__INSTRUCTIONS FOR THE TASK__.
Repeat every line, exactly, from the very first through the one where "corner_angle = 19.0" appears. Add nothing else.

__GIVEN MATERIAL__.
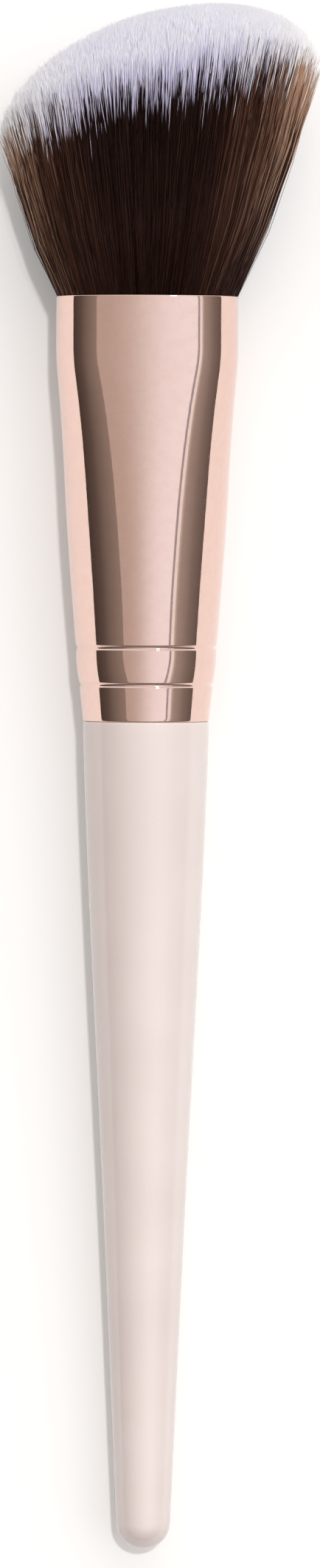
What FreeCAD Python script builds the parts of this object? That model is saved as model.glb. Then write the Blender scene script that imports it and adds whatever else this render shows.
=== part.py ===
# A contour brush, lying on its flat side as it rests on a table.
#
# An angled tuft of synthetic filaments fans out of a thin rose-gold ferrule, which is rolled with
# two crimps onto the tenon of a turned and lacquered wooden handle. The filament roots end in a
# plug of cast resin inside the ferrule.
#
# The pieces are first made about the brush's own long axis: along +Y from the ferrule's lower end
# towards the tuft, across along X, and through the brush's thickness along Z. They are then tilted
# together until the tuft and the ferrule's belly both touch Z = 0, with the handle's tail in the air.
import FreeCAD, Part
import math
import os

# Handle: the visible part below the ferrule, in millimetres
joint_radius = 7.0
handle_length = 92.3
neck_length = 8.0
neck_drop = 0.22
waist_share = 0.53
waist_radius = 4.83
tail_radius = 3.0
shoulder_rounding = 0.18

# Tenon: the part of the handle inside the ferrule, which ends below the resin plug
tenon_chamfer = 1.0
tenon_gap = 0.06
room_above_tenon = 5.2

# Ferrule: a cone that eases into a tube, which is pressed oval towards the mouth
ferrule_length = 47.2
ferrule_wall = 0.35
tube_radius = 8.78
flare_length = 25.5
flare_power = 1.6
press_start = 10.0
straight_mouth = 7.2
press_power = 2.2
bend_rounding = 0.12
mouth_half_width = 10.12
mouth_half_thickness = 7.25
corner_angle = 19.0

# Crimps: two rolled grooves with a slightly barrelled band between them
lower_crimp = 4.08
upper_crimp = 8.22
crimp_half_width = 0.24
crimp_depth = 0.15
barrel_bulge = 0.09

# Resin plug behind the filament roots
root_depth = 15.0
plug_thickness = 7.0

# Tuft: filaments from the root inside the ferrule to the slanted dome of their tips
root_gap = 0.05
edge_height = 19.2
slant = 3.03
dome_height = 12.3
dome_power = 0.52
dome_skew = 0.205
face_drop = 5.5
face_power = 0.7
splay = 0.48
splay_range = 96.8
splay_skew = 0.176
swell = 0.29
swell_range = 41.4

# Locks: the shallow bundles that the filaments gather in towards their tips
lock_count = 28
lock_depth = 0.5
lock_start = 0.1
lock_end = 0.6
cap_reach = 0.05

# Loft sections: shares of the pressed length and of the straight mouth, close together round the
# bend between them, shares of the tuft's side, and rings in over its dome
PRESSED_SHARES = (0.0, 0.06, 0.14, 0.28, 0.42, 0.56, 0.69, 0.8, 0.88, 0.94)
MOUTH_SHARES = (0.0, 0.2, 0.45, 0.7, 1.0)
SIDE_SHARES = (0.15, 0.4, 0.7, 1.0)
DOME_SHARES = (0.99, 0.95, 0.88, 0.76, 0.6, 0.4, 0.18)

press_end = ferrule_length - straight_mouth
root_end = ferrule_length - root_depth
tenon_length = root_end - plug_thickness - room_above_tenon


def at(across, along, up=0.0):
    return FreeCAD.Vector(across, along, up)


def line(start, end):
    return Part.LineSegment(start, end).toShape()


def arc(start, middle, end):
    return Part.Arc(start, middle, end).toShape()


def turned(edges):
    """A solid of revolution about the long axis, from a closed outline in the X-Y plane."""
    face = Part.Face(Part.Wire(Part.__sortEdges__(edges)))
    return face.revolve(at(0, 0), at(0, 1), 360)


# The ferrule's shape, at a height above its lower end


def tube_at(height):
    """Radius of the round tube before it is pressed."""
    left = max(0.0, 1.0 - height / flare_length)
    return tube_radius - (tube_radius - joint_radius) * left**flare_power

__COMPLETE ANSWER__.
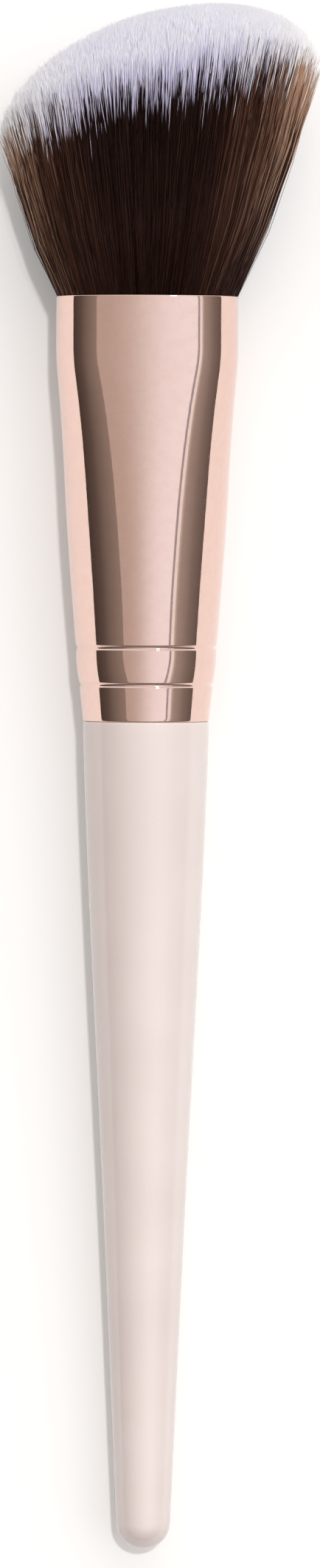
What FreeCAD Python script builds the parts of this object? That model is saved as model.glb. Then write the Blender scene script that imports it and adds whatever else this render shows.
=== part.py ===
# A contour brush, lying on its flat side as it rests on a table.
#
# An angled tuft of synthetic filaments fans out of a thin rose-gold ferrule, which is rolled with
# two crimps onto the tenon of a turned and lacquered wooden handle. The filament roots end in a
# plug of cast resin inside the ferrule.
#
# The pieces are first made about the brush's own long axis: along +Y from the ferrule's lower end
# towards the tuft, across along X, and through the brush's thickness along Z. They are then tilted
# together until the tuft and the ferrule's belly both touch Z = 0, with the handle's tail in the air.
import FreeCAD, Part
import math
import os

# Handle: the visible part below the ferrule, in millimetres
joint_radius = 7.0
handle_length = 92.3
neck_length = 8.0
neck_drop = 0.22
waist_share = 0.53
waist_radius = 4.83
tail_radius = 3.0
shoulder_rounding = 0.18

# Tenon: the part of the handle inside the ferrule, which ends below the resin plug
tenon_chamfer = 1.0
tenon_gap = 0.06
room_above_tenon = 5.2

# Ferrule: a cone that eases into a tube, which is pressed oval towards the mouth
ferrule_length = 47.2
ferrule_wall = 0.35
tube_radius = 8.78
flare_length = 25.5
flare_power = 1.6
press_start = 10.0
straight_mouth = 7.2
press_power = 2.2
bend_rounding = 0.12
mouth_half_width = 10.12
mouth_half_thickness = 7.25
corner_angle = 19.0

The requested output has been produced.